Object modeling scripts
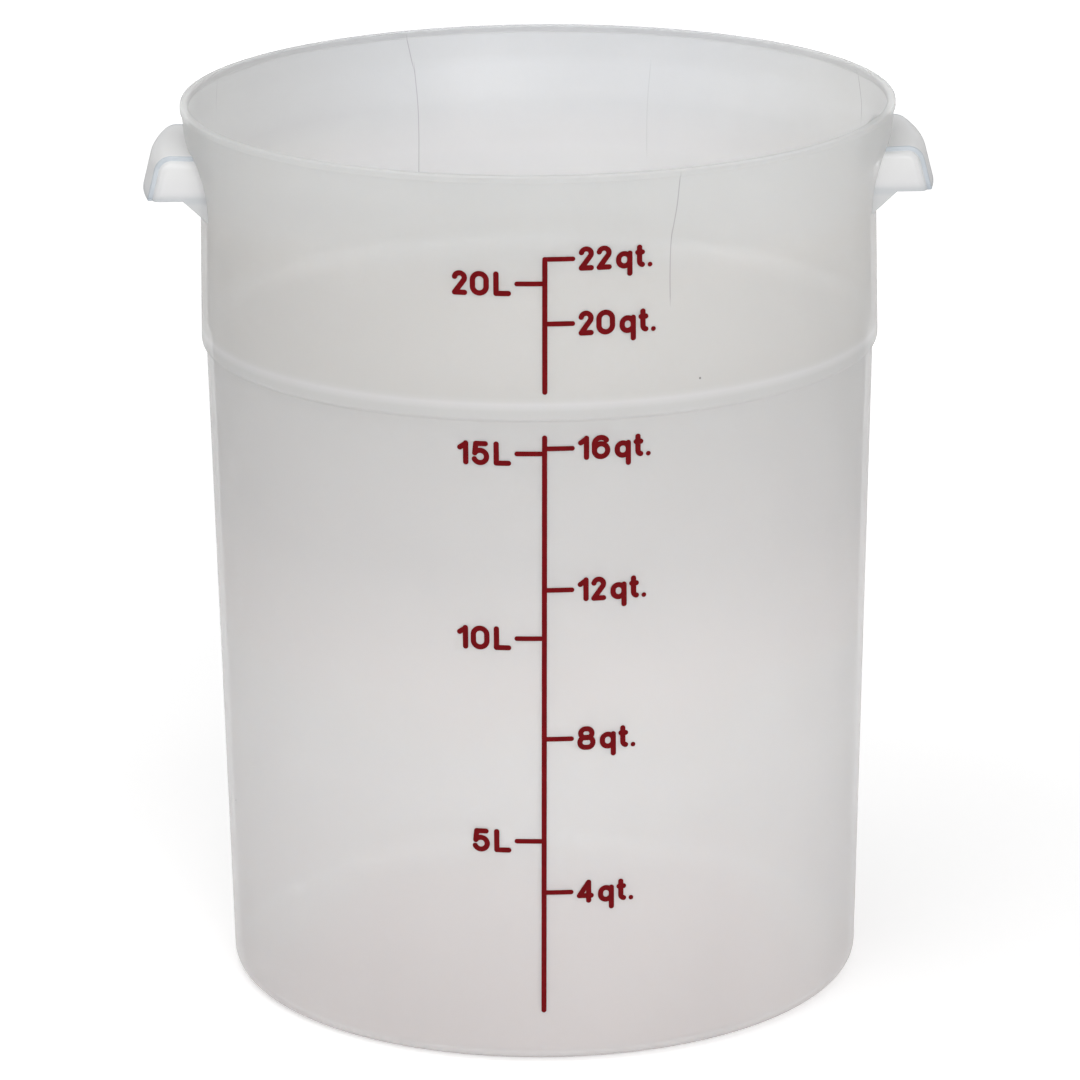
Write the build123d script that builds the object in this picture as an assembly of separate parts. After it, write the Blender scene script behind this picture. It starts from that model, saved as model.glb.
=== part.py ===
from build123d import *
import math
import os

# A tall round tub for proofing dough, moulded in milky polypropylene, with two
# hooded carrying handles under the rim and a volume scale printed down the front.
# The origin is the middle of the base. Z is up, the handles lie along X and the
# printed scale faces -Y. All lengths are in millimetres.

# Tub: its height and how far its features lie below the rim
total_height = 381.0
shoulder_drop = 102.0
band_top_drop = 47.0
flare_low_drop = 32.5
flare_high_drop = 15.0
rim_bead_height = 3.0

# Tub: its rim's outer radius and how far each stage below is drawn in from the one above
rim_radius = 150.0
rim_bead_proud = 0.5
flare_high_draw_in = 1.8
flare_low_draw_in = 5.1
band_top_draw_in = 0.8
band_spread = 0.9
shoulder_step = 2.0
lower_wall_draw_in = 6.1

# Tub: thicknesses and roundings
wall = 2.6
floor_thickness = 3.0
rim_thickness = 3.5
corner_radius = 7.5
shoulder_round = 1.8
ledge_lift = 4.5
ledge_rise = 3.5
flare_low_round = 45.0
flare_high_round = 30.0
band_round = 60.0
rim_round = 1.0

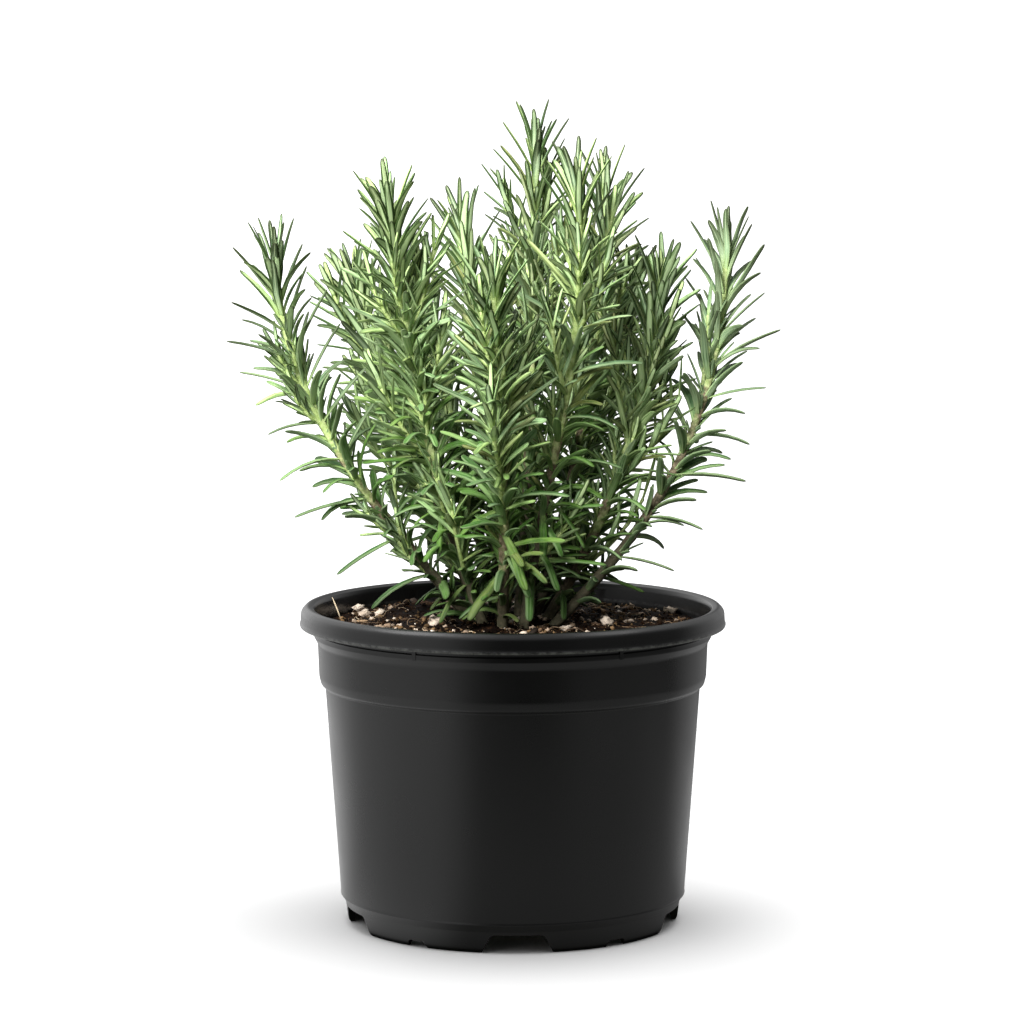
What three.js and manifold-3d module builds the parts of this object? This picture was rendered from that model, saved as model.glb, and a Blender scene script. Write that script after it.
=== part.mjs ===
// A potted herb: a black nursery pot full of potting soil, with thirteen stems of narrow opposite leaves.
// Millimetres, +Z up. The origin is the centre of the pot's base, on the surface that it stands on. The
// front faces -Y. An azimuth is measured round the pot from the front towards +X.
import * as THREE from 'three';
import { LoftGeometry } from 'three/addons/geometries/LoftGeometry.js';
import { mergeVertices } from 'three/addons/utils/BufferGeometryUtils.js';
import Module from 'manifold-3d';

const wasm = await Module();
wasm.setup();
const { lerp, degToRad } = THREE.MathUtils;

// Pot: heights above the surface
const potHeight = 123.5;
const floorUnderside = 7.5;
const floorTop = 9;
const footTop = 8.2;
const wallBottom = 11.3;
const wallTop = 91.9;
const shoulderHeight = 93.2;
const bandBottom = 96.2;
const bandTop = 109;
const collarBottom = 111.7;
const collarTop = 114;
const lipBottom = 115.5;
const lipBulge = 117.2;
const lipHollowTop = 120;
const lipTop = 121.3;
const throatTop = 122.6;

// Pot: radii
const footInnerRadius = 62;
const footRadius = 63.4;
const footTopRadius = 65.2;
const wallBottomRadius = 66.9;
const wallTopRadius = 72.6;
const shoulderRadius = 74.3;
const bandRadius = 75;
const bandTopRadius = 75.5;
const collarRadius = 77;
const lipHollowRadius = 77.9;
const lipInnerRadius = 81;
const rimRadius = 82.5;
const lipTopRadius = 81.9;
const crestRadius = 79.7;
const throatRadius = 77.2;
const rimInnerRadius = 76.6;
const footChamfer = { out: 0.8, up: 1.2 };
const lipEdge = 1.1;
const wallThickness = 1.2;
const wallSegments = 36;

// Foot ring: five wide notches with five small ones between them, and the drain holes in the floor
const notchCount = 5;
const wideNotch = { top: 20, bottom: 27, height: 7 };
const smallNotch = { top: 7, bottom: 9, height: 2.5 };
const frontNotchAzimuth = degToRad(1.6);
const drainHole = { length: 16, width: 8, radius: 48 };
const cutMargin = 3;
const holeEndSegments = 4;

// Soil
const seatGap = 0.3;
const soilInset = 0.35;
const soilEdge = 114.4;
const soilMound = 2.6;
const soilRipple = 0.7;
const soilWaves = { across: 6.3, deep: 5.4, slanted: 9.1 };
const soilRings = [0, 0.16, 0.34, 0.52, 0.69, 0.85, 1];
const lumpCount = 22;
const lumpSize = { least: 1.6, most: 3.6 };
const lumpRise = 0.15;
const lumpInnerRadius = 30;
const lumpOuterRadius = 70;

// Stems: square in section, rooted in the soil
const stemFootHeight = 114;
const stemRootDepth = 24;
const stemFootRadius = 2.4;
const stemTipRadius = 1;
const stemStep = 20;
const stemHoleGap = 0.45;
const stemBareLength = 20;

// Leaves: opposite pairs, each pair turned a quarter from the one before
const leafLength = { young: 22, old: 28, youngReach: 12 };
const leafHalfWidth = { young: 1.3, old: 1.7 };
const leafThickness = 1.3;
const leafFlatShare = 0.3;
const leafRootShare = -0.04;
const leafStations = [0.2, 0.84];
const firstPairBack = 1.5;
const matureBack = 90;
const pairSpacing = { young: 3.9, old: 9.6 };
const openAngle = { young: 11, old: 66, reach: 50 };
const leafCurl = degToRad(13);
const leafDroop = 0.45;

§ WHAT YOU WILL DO
From the entries above, give again exactly the lines running from the line with "What three.js and" to the line with "const wallSegments = 36;"; include both of those lines.

§ ANSWER BELOW
What three.js and manifold-3d module builds the parts of this object? This picture was rendered from that model, saved as model.glb, and a Blender scene script. Write that script after it.
=== part.mjs ===
// A potted herb: a black nursery pot full of potting soil, with thirteen stems of narrow opposite leaves.
// Millimetres, +Z up. The origin is the centre of the pot's base, on the surface that it stands on. The
// front faces -Y. An azimuth is measured round the pot from the front towards +X.
import * as THREE from 'three';
import { LoftGeometry } from 'three/addons/geometries/LoftGeometry.js';
import { mergeVertices } from 'three/addons/utils/BufferGeometryUtils.js';
import Module from 'manifold-3d';

const wasm = await Module();
wasm.setup();
const { lerp, degToRad } = THREE.MathUtils;

// Pot: heights above the surface
const potHeight = 123.5;
const floorUnderside = 7.5;
const floorTop = 9;
const footTop = 8.2;
const wallBottom = 11.3;
const wallTop = 91.9;
const shoulderHeight = 93.2;
const bandBottom = 96.2;
const bandTop = 109;
const collarBottom = 111.7;
const collarTop = 114;
const lipBottom = 115.5;
const lipBulge = 117.2;
const lipHollowTop = 120;
const lipTop = 121.3;
const throatTop = 122.6;

// Pot: radii
const footInnerRadius = 62;
const footRadius = 63.4;
const footTopRadius = 65.2;
const wallBottomRadius = 66.9;
const wallTopRadius = 72.6;
const shoulderRadius = 74.3;
const bandRadius = 75;
const bandTopRadius = 75.5;
const collarRadius = 77;
const lipHollowRadius = 77.9;
const lipInnerRadius = 81;
const rimRadius = 82.5;
const lipTopRadius = 81.9;
const crestRadius = 79.7;
const throatRadius = 77.2;
const rimInnerRadius = 76.6;
const footChamfer = { out: 0.8, up: 1.2 };
const lipEdge = 1.1;
const wallThickness = 1.2;
const wallSegments = 36;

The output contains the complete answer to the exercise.